__What this task involves__
The listing below is to be output in its exact form.
<<<<
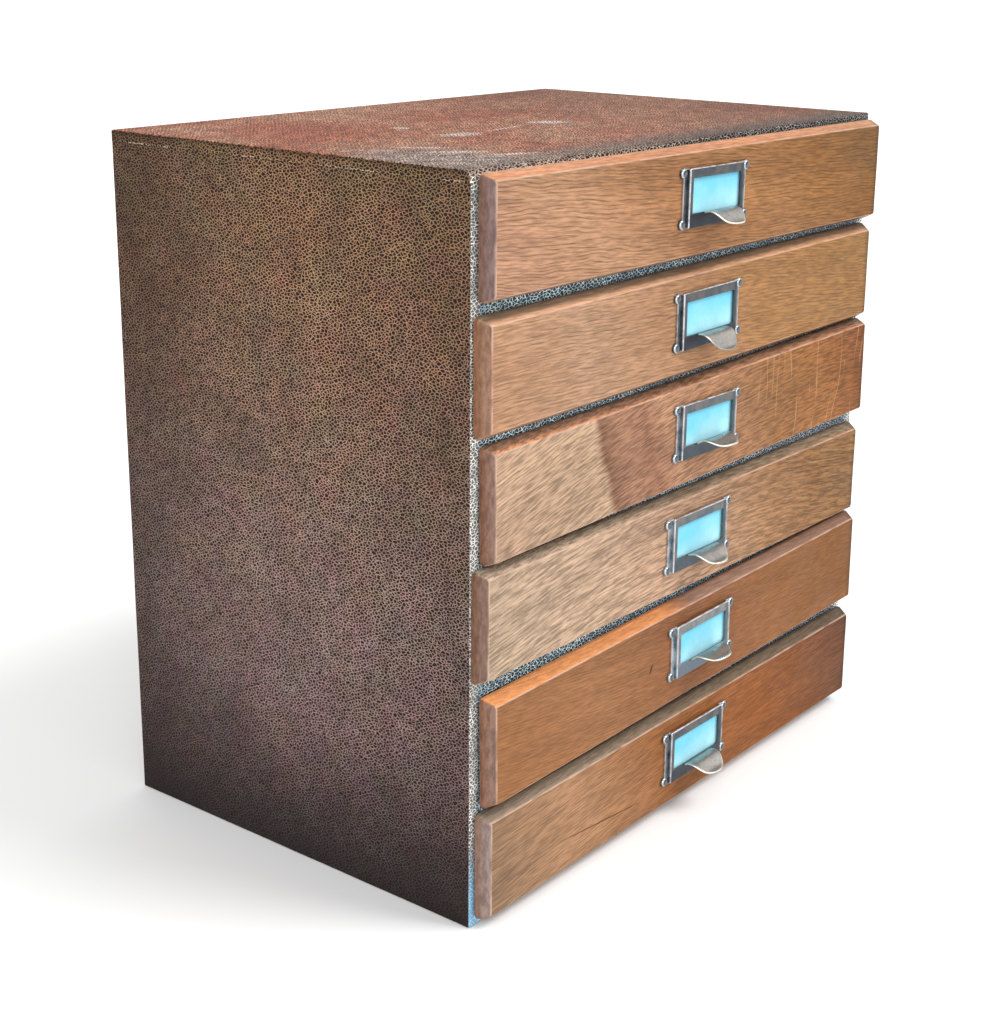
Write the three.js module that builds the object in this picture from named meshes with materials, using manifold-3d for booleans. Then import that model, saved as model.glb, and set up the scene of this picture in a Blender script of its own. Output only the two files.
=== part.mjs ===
// A vintage desktop cabinet with six shallow drawers: a thin wooden case covered in leathercloth,
// oak drawer fronts with steep bevels, and pressed card-holder pulls.
// Millimetres, +Z up. The origin is the centre of the case's underside, the drawers face -Y, and +X
// is to the right of a person who faces them. Inside the cabinet group, Y is measured backwards from
// the front edge of the case.

import * as THREE from 'three';
import { ConvexGeometry } from 'three/addons/geometries/ConvexGeometry.js';
import { mergeVertices } from 'three/addons/utils/BufferGeometryUtils.js';
import Module from 'manifold-3d';

const wasm = await Module();
wasm.setup();

// Case
const CASE = { width: 377, depth: 247, height: 380 };
const CLOTH = 0.7;           // leathercloth with its glue
const TURN_DOWN = 6;         // how far the top cloth is turned down over the edges
const TURN_DOWN_PROUD = 0.3; // how far the turned-down edge stands out from the cloth on the sides
const GLUE_GAP = 0.2;        // between pieces that are glued or nailed together
const SIDE_BOARD = 8.5;
const TOP_BOARD = 7;
const BOTTOM_BOARD = 8;
const DIVIDER = 9.5;
const BACK_PANEL = 3.5;
const BACK_RECESS = 1.2;     // from the back edges of the boards in to the back panel
const COVER_LIFT = 0.5;      // the cloth on the sides stops this far above the table
const WORN_EDGE = 3;         // off the top's front edge, at 45 degrees

// Drawer boxes
const DRAWER_COUNT = 6;
const SIDE_CLEARANCE = 1;    // between a drawer and the case at each side
const RUN_CLEARANCE = 0.4;   // under a drawer
const BACK_CLEARANCE = 0.8;  // behind a closed drawer
const BOX = { height: 46, side: 6, bottom: 3, bottomRise: 1.5 };

// Drawer fronts: a steep bevel runs round all four edges, with a narrow straight edge behind it
const FRONT = { thickness: 8.3, bevelDepth: 6.3, corner: 3, faceCorner: 1.6, cornerSteps: 4 };

// Card-holder pull: a flat flange with an ear at each corner, and a raised frame in its middle
const PULL = {
  flangeWidth: 60,
  flangeCorner: 1,
  height: 31,
  sheet: 0.8,
  earReach: 30.2,
  earRise: 13.1,
  earRadius: 2.8,
  earSides: 20,
  frameWidth: 53,
  frameDepth: 2.5,
  windowWidth: 46,
  windowHeight: 18.2,
  windowRise: 1.3,
  slotWidth: 50,
  slotDepth: 1.2,
};
const CARD = { width: 49, height: 27.4, thickness: 0.4, standOff: 0.3 };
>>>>
__Solution__
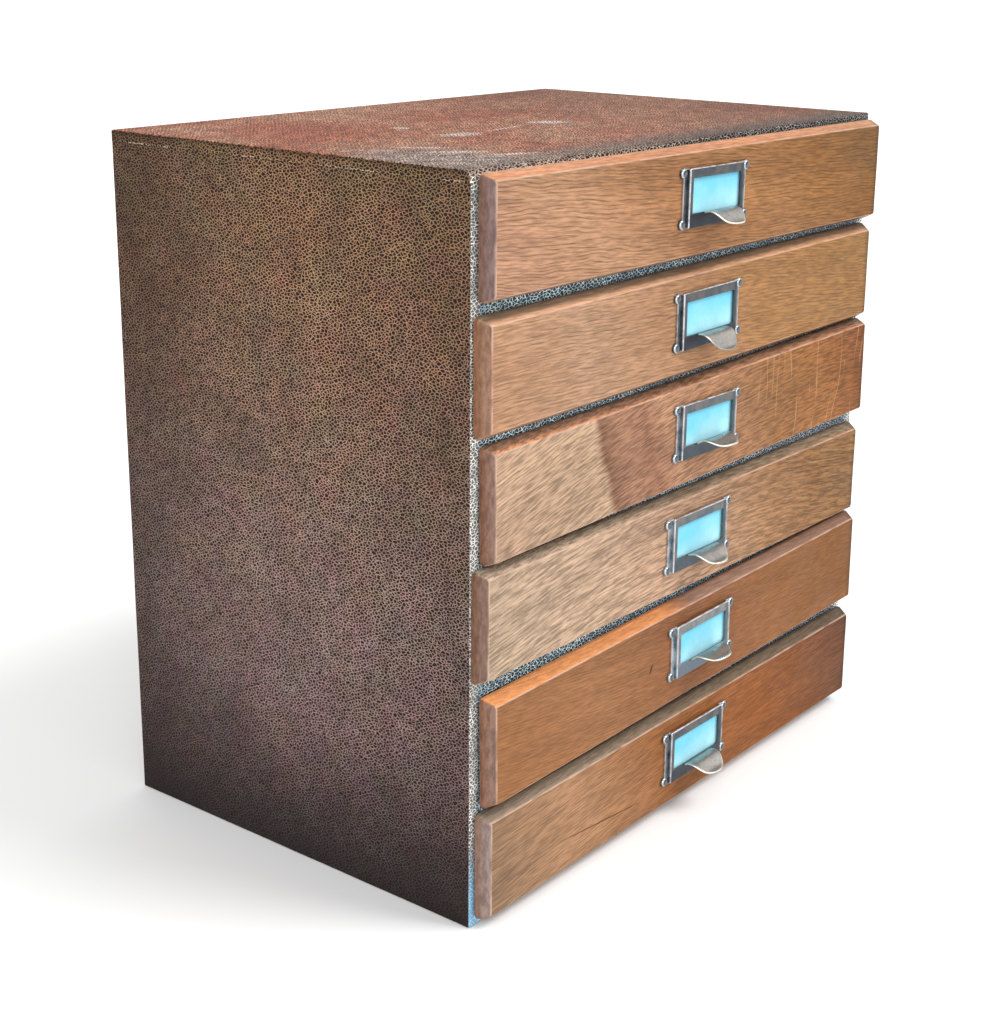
Write the three.js module that builds the object in this picture from named meshes with materials, using manifold-3d for booleans. Then import that model, saved as model.glb, and set up the scene of this picture in a Blender script of its own. Output only the two files.
=== part.mjs ===
// A vintage desktop cabinet with six shallow drawers: a thin wooden case covered in leathercloth,
// oak drawer fronts with steep bevels, and pressed card-holder pulls.
// Millimetres, +Z up. The origin is the centre of the case's underside, the drawers face -Y, and +X
// is to the right of a person who faces them. Inside the cabinet group, Y is measured backwards from
// the front edge of the case.

import * as THREE from 'three';
import { ConvexGeometry } from 'three/addons/geometries/ConvexGeometry.js';
import { mergeVertices } from 'three/addons/utils/BufferGeometryUtils.js';
import Module from 'manifold-3d';

const wasm = await Module();
wasm.setup();

// Case
const CASE = { width: 377, depth: 247, height: 380 };
const CLOTH = 0.7;           // leathercloth with its glue
const TURN_DOWN = 6;         // how far the top cloth is turned down over the edges
const TURN_DOWN_PROUD = 0.3; // how far the turned-down edge stands out from the cloth on the sides
const GLUE_GAP = 0.2;        // between pieces that are glued or nailed together
const SIDE_BOARD = 8.5;
const TOP_BOARD = 7;
const BOTTOM_BOARD = 8;
const DIVIDER = 9.5;
const BACK_PANEL = 3.5;
const BACK_RECESS = 1.2;     // from the back edges of the boards in to the back panel
const COVER_LIFT = 0.5;      // the cloth on the sides stops this far above the table
const WORN_EDGE = 3;         // off the top's front edge, at 45 degrees

// Drawer boxes
const DRAWER_COUNT = 6;
const SIDE_CLEARANCE = 1;    // between a drawer and the case at each side
const RUN_CLEARANCE = 0.4;   // under a drawer
const BACK_CLEARANCE = 0.8;  // behind a closed drawer
const BOX = { height: 46, side: 6, bottom: 3, bottomRise: 1.5 };

// Drawer fronts: a steep bevel runs round all four edges, with a narrow straight edge behind it
const FRONT = { thickness: 8.3, bevelDepth: 6.3, corner: 3, faceCorner: 1.6, cornerSteps: 4 };

// Card-holder pull: a flat flange with an ear at each corner, and a raised frame in its middle
const PULL = {
  flangeWidth: 60,
  flangeCorner: 1,
  height: 31,
  sheet: 0.8,
  earReach: 30.2,
  earRise: 13.1,
  earRadius: 2.8,
  earSides: 20,
  frameWidth: 53,
  frameDepth: 2.5,
  windowWidth: 46,
  windowHeight: 18.2,
  windowRise: 1.3,
  slotWidth: 50,
  slotDepth: 1.2,
};
const CARD = { width: 49, height: 27.4, thickness: 0.4, standOff: 0.3 };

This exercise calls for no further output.